«Die Legende von Paul und Paula» kam vor 50 Jahren ins Kino
Als Angela Merkel vor einigen Jahren ihren Lieblingsfilm vorstellen sollte, entschied sich die damalige Kanzlerin für einen Liebesfilm. Allerdings nicht für irgendeine Romanze, sondern für einen Film, der auch vom Alltagsleben in der DDR erzählt: «Die Legende von Paul und Paula». Der Regisseur Heiner Carow griff in dem Drama eine sehr grundsätzliche Frage auf: Hat der Mensch einen Anspruch auf Glück?
Seit dem Kinostart in der DDR sind nun 50 Jahre vergangen. Die Produktion mit Angelica Domröse und Winfried Glatzeder in den Hauptrollen lief am 30. März 1973 an, wie die DEFA-Stiftung in Berlin berichtet, die das Filmerbe der früheren DDR-Produktionsgesellschaft verwaltet. Am Vortag war bereits eine Premiere angekündigt.
Zeitloses Thema
Nun gelingt es nicht vielen Filmen, ein halbes Jahrhundert so zu überstehen, dass man sie danach freiwillig noch gerne schaut. Manche Filme altern eher schlecht oder die Geschichte hat einem schlicht nichts mehr zu sagen. Der Chefin der DEFA-Stiftung, Stefanie Eckert, geht es mit «Paul und Paula» anders. Der Film behandle ein zeitloses Thema - es gehe um die Erfüllung von Glück und Liebe. Gleichzeitig gebe es eine Leichtigkeit in der Erzählweise, die ebenfalls noch aktuell sei.
Nach ihrer Einschätzung gibt es zwei Aspekte, die dazu geführt haben, dass der Film für manche zum Kultfilm wurde. Zum einen die Kompromisslosigkeit, insbesondere der Figur Paula. Sie habe es geschafft, Gefühle unmittelbar auszudrücken. «Sie war eine einfache Arbeiterin ohne Privilegien, alleinerziehende Mutter von zwei Kindern, die aber jede Gelegenheit ergreift, glücklich zu sein.» Sie sei einfach kompromisslos in ihrer Art zu leben.

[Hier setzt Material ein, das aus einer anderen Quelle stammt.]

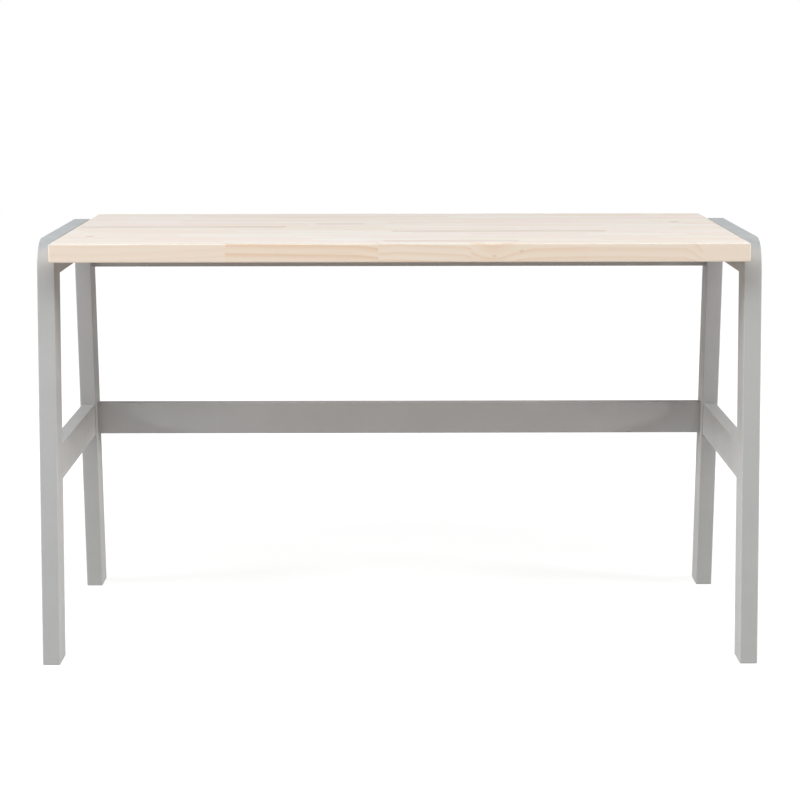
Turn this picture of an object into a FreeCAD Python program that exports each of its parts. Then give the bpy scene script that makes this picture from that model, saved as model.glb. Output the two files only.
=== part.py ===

Die Schauspielerin Domröse übernahm den Part damals - sie verkörperte eine Frau, die mit großer Selbstverständlichkeit mehr wollte vom Leben. «Es muss doch noch was anderes geben als schlafen, arbeiten. Und wieder schlafen und arbeiten», sagt Paula im gelben Bademantel in einer Schlüsselszene. Im Film verliebt sie sich in den verheirateten Paul, gespielt von Glatzeder.
Ein zweites Argument für den Film seien die Stilmittel, findet Eckert. «Heiteres und Komisches wird so in unmittelbare Nachbarschaft zum Tragischen und Traurigen gesetzt. Man lacht und weint manchmal fast gleichzeitig.» Der Film habe im ersten Jahr rund drei Millionen Zuschauer in der DDR ins Kino gelockt. Später sei er in Westdeutschland gestartet, dort weniger erfolgreich, und danach dort auch im Fernsehen gelaufen mit guter Quote.
Der Regisseur Carow und der Drehbuchautor Ulrich Plenzdorf zeigten auch das Schlangestehen beim Einkaufen und Kohleschleppen. «Das war damals sensationell, dass die Realität so im Kino erschien», sagte Merkel vor einigen Jahren bei der Filmvorstellung. Da sei nichts depressiv, sondern zeige Lebenskraft und habe trotzdem ein Stück Ironie.
Freizügige Bettszenen
Es habe durchaus die Diskussion gegeben, ob der Film in der DDR zugelassen werde, sagt Eckert. Die Figurenkonstellation habe nicht unbedingt dem Ideal eines sozialistischen Menschen entsprochen. Auch die Gesellschaft sei nicht als ideal dargestellt worden. Es seien auch bestimmte gängige Moralvorstellungen angetastet worden, etwa mit den gezeigten Affären und recht freizügigen Bettszenen.
Manches im Film wirkt übrigens auch heute noch irre. Es kommen Birnenschnaps und Blumenkränze vor. Irgendwann segelt das Paar inklusive Bett übers Wasser. Dazu läuft das Lied «Geh zu ihr und lass deinen Drachen steigen». Die Geschichte allerdings nimmt dramatische Wendungen. Erst bleibt Paul auf Distanz und dann erlebt Paula einen schweren Verlust. Am Ende überlebt nur einer der beiden.